Locate the lines where "that" occurs and copy them as they stand.

********************

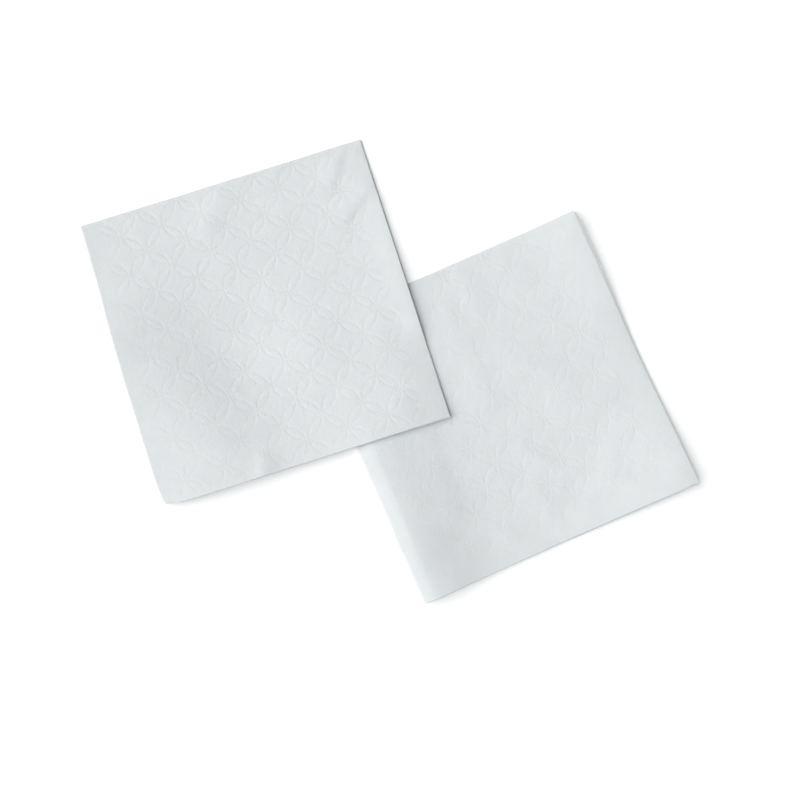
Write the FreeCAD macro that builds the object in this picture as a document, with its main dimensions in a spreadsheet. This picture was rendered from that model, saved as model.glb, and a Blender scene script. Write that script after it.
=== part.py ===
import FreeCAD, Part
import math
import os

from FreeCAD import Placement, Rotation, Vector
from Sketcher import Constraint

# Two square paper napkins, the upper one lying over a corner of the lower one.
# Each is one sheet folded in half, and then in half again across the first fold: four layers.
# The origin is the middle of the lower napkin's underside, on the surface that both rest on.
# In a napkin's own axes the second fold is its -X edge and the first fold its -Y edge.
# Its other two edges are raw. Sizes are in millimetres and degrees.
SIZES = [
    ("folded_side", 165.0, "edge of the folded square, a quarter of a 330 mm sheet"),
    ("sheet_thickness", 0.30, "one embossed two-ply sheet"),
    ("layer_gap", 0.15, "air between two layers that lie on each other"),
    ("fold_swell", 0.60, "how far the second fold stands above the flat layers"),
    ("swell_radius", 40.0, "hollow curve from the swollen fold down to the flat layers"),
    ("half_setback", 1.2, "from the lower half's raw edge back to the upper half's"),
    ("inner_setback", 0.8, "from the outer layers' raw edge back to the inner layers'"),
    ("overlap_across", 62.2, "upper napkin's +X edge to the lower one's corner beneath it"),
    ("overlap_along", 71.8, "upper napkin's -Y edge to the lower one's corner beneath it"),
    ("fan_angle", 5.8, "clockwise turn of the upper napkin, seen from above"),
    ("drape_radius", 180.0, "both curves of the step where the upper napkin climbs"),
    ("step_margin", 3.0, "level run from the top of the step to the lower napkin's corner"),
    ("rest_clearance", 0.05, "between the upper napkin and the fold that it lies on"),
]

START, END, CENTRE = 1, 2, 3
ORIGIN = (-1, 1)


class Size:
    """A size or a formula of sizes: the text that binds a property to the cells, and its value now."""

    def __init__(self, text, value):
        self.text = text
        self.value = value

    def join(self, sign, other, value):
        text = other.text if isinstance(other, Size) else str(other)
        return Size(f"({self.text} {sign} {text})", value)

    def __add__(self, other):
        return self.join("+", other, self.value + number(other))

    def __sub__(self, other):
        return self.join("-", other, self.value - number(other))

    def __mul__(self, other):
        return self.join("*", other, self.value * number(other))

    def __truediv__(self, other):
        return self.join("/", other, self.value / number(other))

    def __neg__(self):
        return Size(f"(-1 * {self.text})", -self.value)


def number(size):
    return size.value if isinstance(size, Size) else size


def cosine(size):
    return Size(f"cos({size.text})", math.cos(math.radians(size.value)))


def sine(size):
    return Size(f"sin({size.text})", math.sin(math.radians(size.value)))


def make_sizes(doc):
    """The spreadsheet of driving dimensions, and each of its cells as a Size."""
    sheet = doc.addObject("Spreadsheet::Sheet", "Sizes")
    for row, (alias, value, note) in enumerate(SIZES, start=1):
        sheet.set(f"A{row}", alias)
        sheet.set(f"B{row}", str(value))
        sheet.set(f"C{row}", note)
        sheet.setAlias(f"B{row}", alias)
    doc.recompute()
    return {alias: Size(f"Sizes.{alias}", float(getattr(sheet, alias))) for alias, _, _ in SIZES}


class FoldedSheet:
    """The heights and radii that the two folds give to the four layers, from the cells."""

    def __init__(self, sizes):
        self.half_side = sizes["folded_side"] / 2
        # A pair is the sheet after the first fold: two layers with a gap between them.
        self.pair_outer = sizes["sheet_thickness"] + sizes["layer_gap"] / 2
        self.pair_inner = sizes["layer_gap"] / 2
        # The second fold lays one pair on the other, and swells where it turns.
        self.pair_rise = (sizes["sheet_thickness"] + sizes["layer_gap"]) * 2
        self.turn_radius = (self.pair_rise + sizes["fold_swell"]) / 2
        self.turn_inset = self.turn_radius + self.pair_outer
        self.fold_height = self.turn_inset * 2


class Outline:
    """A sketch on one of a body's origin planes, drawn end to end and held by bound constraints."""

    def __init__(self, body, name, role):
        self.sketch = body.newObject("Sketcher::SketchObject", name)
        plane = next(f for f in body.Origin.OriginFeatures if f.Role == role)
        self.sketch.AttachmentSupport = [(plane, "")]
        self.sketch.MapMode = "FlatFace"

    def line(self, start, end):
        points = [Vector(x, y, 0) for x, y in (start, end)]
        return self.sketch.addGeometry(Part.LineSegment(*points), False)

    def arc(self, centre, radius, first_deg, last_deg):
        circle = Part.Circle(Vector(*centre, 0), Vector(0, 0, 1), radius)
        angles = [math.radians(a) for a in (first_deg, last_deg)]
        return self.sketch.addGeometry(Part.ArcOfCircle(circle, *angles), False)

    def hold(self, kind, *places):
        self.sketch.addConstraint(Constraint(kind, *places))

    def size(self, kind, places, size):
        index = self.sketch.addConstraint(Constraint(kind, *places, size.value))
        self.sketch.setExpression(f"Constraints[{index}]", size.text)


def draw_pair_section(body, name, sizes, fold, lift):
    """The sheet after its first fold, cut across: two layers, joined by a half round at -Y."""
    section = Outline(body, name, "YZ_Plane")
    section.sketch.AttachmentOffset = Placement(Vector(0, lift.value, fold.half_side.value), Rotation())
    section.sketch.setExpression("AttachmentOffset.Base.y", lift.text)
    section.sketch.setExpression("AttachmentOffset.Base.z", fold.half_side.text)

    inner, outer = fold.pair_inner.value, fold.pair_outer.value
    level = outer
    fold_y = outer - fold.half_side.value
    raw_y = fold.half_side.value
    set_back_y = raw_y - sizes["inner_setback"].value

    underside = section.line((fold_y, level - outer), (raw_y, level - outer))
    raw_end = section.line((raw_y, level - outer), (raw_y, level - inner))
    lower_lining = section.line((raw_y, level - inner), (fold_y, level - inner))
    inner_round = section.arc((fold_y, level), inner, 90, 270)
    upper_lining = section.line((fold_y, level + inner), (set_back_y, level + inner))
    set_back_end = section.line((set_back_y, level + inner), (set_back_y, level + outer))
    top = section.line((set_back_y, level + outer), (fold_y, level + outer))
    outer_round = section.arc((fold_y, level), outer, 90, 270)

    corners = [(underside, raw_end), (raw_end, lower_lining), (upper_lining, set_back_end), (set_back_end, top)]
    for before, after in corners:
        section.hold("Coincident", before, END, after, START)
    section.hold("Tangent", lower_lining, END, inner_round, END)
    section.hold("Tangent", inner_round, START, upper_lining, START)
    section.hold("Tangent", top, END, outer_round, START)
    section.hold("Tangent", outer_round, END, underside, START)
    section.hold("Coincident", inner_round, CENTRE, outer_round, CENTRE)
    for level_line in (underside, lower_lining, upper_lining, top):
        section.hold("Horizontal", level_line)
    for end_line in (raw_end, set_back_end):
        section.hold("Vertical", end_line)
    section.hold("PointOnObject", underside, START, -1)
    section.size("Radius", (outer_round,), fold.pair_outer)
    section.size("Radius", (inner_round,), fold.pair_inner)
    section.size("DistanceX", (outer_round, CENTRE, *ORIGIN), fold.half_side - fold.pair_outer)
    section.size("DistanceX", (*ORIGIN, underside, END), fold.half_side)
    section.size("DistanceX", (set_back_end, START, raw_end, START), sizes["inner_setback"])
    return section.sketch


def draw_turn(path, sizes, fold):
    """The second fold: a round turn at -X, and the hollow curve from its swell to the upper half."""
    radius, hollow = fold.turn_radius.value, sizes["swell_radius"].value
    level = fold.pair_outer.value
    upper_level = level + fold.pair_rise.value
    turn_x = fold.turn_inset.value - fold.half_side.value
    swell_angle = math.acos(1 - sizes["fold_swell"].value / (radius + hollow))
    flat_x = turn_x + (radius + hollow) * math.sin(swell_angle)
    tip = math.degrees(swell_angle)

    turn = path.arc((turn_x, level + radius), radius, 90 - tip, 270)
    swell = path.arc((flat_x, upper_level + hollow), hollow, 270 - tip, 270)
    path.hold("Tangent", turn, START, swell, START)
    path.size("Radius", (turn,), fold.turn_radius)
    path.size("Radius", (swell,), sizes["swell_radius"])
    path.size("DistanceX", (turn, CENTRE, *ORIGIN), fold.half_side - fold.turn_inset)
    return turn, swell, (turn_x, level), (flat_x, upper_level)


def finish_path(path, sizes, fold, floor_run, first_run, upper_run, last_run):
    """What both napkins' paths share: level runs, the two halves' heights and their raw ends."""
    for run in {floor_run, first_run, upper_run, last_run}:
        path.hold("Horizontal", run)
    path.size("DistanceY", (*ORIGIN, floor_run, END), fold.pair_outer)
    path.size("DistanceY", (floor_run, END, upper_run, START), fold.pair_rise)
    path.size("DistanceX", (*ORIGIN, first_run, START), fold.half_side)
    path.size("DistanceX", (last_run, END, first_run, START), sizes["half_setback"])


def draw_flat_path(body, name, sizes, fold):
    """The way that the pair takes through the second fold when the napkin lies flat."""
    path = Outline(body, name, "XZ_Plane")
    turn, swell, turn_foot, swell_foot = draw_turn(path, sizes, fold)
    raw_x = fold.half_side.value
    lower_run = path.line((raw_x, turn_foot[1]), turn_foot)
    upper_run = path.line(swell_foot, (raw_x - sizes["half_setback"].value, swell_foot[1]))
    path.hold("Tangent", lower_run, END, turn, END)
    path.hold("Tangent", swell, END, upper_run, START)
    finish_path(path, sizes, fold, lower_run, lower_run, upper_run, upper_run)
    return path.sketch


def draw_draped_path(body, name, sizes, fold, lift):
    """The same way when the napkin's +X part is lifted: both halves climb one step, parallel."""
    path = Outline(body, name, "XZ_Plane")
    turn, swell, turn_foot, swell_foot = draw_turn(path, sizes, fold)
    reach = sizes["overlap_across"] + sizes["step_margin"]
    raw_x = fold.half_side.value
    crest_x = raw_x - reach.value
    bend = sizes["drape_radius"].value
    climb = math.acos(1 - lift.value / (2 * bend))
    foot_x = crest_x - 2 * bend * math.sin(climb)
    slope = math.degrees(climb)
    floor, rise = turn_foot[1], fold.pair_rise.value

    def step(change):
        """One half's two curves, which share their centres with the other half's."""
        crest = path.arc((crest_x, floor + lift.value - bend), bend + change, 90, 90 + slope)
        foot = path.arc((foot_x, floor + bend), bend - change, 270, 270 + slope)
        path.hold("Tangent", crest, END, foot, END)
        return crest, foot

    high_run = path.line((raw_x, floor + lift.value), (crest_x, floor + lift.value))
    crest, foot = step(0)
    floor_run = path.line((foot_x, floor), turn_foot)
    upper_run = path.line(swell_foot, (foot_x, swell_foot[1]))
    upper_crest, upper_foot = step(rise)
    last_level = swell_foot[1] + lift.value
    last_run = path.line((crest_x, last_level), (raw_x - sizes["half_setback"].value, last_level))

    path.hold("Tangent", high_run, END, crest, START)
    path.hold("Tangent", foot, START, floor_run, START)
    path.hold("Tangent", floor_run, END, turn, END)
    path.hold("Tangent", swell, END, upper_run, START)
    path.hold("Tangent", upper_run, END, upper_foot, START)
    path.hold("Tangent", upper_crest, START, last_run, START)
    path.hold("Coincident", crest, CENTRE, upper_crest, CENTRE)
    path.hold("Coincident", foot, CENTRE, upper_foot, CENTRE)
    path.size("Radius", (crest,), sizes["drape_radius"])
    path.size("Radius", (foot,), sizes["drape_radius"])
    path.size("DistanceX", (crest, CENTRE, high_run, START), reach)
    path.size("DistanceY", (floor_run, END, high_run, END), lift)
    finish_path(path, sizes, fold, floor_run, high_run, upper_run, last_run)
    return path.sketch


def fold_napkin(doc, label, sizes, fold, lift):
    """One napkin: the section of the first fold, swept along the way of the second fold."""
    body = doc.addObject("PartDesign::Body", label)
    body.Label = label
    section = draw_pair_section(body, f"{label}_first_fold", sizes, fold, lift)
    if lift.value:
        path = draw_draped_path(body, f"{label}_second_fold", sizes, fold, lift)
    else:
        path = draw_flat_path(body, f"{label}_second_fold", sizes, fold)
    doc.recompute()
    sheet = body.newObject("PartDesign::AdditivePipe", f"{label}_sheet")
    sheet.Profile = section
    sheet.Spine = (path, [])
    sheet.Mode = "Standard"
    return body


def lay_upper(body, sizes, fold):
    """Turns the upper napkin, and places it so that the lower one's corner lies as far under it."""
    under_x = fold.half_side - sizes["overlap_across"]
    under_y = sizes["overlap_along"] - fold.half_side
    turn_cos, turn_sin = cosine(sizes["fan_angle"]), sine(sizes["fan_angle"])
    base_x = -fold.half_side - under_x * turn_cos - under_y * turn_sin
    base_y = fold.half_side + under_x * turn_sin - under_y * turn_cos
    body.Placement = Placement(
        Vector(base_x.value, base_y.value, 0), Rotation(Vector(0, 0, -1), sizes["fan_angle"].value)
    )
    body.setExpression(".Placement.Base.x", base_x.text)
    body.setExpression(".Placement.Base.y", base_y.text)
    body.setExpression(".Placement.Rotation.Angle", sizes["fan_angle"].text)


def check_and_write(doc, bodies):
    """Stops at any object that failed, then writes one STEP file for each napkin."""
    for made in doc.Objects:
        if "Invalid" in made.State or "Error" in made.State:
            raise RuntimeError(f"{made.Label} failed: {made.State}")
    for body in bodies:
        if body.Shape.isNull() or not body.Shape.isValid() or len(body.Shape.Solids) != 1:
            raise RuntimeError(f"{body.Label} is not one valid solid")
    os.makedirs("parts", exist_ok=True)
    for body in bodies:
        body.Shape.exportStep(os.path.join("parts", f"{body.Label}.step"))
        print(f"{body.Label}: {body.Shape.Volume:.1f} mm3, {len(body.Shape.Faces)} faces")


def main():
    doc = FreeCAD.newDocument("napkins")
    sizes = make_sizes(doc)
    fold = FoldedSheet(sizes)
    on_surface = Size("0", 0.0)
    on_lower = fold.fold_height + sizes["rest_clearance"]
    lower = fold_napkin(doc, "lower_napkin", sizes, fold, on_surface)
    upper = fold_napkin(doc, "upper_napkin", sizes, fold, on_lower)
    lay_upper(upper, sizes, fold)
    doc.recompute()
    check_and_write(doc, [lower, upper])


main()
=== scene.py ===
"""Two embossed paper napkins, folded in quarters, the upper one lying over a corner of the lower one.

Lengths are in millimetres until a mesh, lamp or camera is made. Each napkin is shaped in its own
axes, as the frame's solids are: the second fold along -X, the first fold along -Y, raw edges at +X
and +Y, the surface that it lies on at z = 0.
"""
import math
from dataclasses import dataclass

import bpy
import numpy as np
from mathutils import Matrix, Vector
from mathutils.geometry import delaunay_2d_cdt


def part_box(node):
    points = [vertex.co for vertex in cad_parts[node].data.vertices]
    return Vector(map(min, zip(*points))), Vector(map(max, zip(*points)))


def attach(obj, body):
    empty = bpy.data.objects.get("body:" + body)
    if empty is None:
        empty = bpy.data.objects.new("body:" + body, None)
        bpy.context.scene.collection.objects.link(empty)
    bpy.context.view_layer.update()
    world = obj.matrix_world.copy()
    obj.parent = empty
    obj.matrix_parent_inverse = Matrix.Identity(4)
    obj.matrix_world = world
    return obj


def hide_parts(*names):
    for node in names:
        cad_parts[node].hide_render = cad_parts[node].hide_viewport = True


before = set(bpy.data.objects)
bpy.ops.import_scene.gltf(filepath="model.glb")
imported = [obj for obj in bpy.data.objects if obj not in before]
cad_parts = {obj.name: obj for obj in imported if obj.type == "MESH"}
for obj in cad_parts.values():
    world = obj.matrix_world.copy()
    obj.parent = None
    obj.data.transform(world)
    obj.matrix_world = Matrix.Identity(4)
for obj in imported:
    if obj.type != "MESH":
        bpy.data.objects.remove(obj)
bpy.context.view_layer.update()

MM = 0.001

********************

● **WRITTEN RESPONSE**
Write the FreeCAD macro that builds the object in this picture as a document, with its main dimensions in a spreadsheet. This picture was rendered from that model, saved as model.glb, and a Blender scene script. Write that script after it.
# The origin is the middle of the lower napkin's underside, on the surface that both rest on.
    ("layer_gap", 0.15, "air between two layers that lie on each other"),
    ("rest_clearance", 0.05, "between the upper napkin and the fold that it lies on"),
    """A size or a formula of sizes: the text that binds a property to the cells, and its value now."""
    """The heights and radii that the two folds give to the four layers, from the cells."""
    """The way that the pair takes through the second fold when the napkin lies flat."""
    """Turns the upper napkin, and places it so that the lower one's corner lies as far under it."""
    """Stops at any object that failed, then writes one STEP file for each napkin."""
and +Y, the surface that it lies on at z = 0.